I think the big wooden loom is a distinguishing feature as well. The process used to produce the lace is a big part of what makes it unique. This is also a reason I’m hesitant to simply look at samples of the lace and make up a way to reproduce it. The jig, with its big rotating drum, and frame for hanging bobbins, seems fundamental to its place in Jewish history.

JK: What differentiates spanier arbeit from other Jewish crafts? 

LH: There’s a long history of Jewish metalwork. Jewish crafting on the Iberian Peninsula before the turn of the 11th century is a good example of a flourishing metalwork culture. I think other groups would commission Jewish handiwork, which helped this culture develop.

When I think of other Jewish crafts, I think of paper cutting, ceramics, and manuscript illumination –– very different types of media from metalwork. Like with similar techniques to spanier arbeit found in other cultures, there is a lot of overlap with these crafts as well. When small populations interact and share traditions, and since Jews migrated (forcibly) for thousands of years, there is bound to be stylistic similarities, if not duplications.

There’s also one style of architecture that is exclusively Jewish, which is the wooden synagogue. There were a couple hundred in Poland and they were all burned down in the 1940s. There are approximately 12 left, and they are all in Lithuania. The insides of these wooden synagogues are intricately painted. They’re full of color, aphid and floral and geometric designs on the inside, whereas the outside is a nondescript wooden building.The torah cover is very intricately designed and the door to the Torah arc is supposed to resemble the door to heaven.

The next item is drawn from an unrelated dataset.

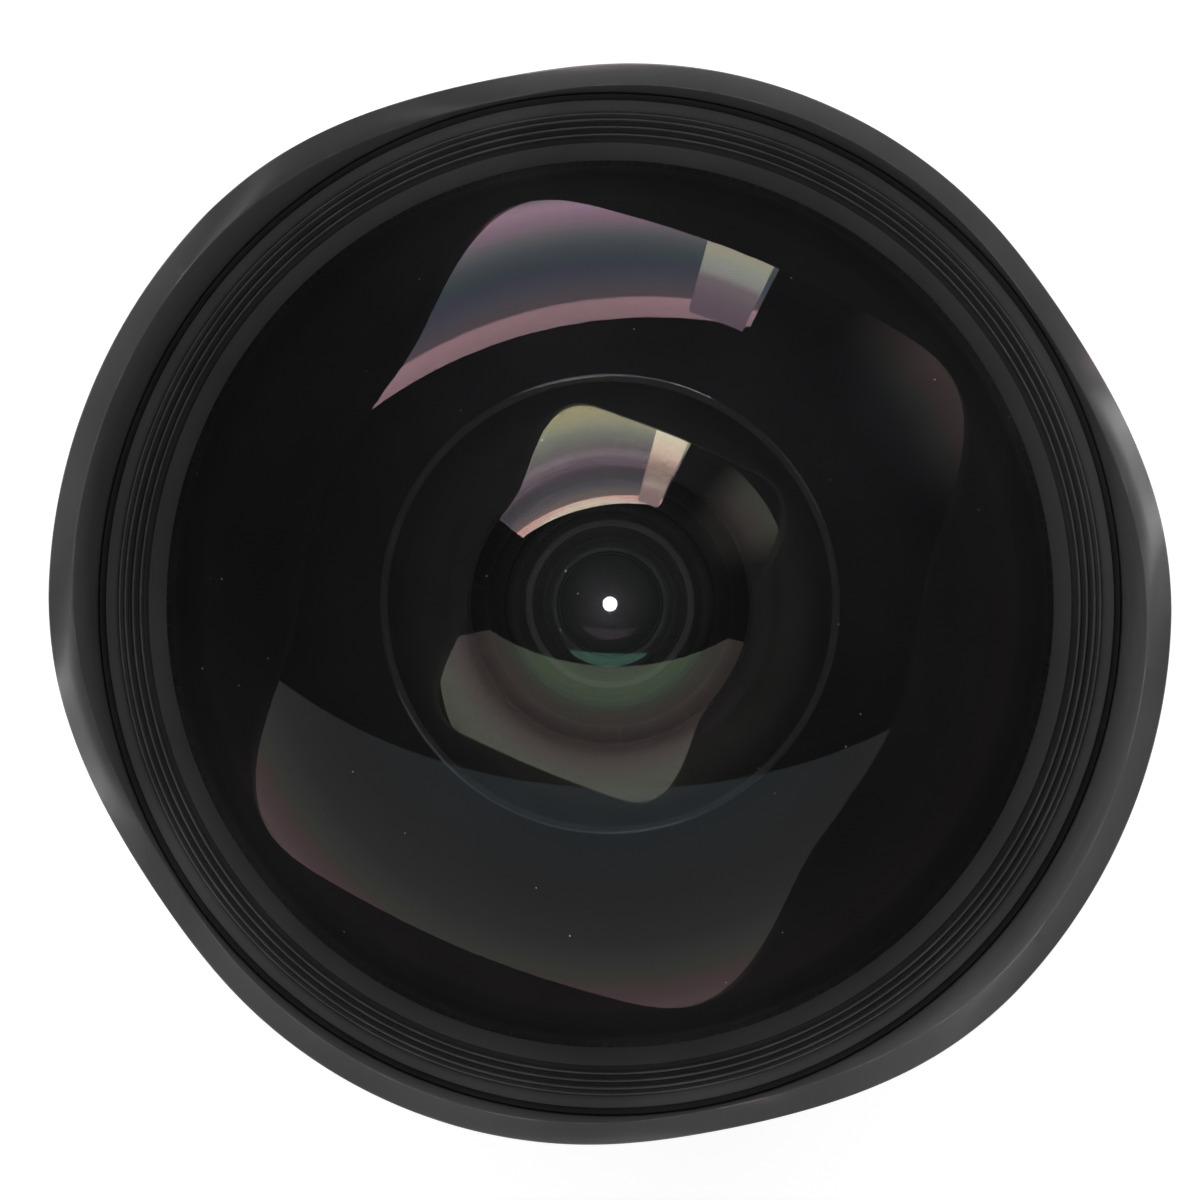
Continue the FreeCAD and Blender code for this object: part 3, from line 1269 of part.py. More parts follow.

I think spanier arbeit and all of these other examples fall into a category of intricacy. There’s a common thread of intricacy and detail in Jewish art, which speaks to the importance of craftsmanship:  our labor over these objects can represent  our commitment to G-d. Synagogues and metalwork are also materially opposed to paper cutting projects, which are gorgeous, but ephemeral. There is no expectation of longevity or permanence.